Katherine Dunham

(born 1910), choreographer, dancer, and scholar, an influential leader in black theatrical dance, whose original technique emphasized the movement of certain body parts independently of the rest of the body. Born in Chicago, Dunham received her bachelor's, master's, and doctoral degrees in anthropology from the University of Chicago and later did extensive anthropological study, particularly in the Caribbean. She began performing in 1931 in Chicago and then worked for the New York Labor Stage in the late 1930s, where she staged dances for The Emperor Jones, Pins and Needles, and Run, Li'l Chillun. In 1936 Dunham received a Julius Rosenwald Foundation fellowship, with which she traveled and studied dance in the West Indies, particularly Haiti.

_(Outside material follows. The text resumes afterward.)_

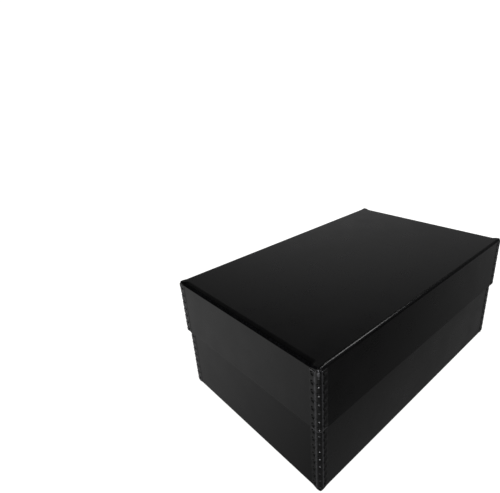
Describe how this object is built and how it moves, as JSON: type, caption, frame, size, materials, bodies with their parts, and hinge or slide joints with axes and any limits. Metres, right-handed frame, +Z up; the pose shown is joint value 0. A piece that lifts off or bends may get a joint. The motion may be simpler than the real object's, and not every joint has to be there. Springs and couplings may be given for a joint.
{
  "type": "archival box",
  "caption": "Rectangular black board storage box with a deep telescoping lift-off lid; walls joined at each corner by a stamped steel edge.",
  "frame": {"origin": "middle of the closed box's underside, on the surface it stands on", "axes": "+X along the length, +Y from the front long side to the back one, +Z up; the lid lifts along +Z"},
  "size_m": [0.311, 0.1906, 0.127],
  "materials": {
    "solid_board": "satin",
    "steel_edge": "satin"
  },
  "bodies": {
    "base": {"base_board": "solid_board", "base_edge_front_left": "steel_edge", "base_edge_front_right": "steel_edge", "base_edge_back_left": "steel_edge", "base_edge_back_right": "steel_edge"},
    "lid": {"lid_board": "solid_board", "lid_edge_front_left": "steel_edge", "lid_edge_front_right": "steel_edge", "lid_edge_back_left": "steel_edge", "lid_edge_back_right": "steel_edge"}
  },
  "joints": [
    {"name": "lid_lift", "type": "slide", "parent": "base", "child": "lid", "axis": [0, 0, 1], "range_m": [0, 0.1]}
  ]
}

In 1940 she formed a highly acclaimed all-black dance troupe that toured her works in the United States and in Europe. Her dance pieces include L'ag'ya (1938), Shango (1945), and the revues Tropical Revue (1943) and Bal Nègre (Black Dance, 1946). She also choreographed for, and performed in, motion pictures and Broadway musicals. Dunham opened the Dunham School of Dance (New York City, 1945-1955; mid-1960s), which trained dancers in classical ballet, African and Caribbean dance forms, anthropology, and other cultural arts. The school was an influential center of black dance. She also became the first black choreographer at the Metropolitan Opera in New York City when she choreographed Aïda, performed during the Metropolitan's (1963-1964) season.

From 1965 to 1966 she acted as technical cultural advisor to the president and the minister of cultural affairs of Senegal. In the 1970s Dunham went to Southern Illinois University as an artist in residence and later became a professor. There she developed cultural arts programs to teach disadvantaged urban youth. Dunham wrote articles for periodicals and authored several books, including Katherine Dunham's Journey to Accompong (1946), about her studies in Jamaica; Dances of Haiti (1983); and her autobiography, A Touch of Innocence (1959).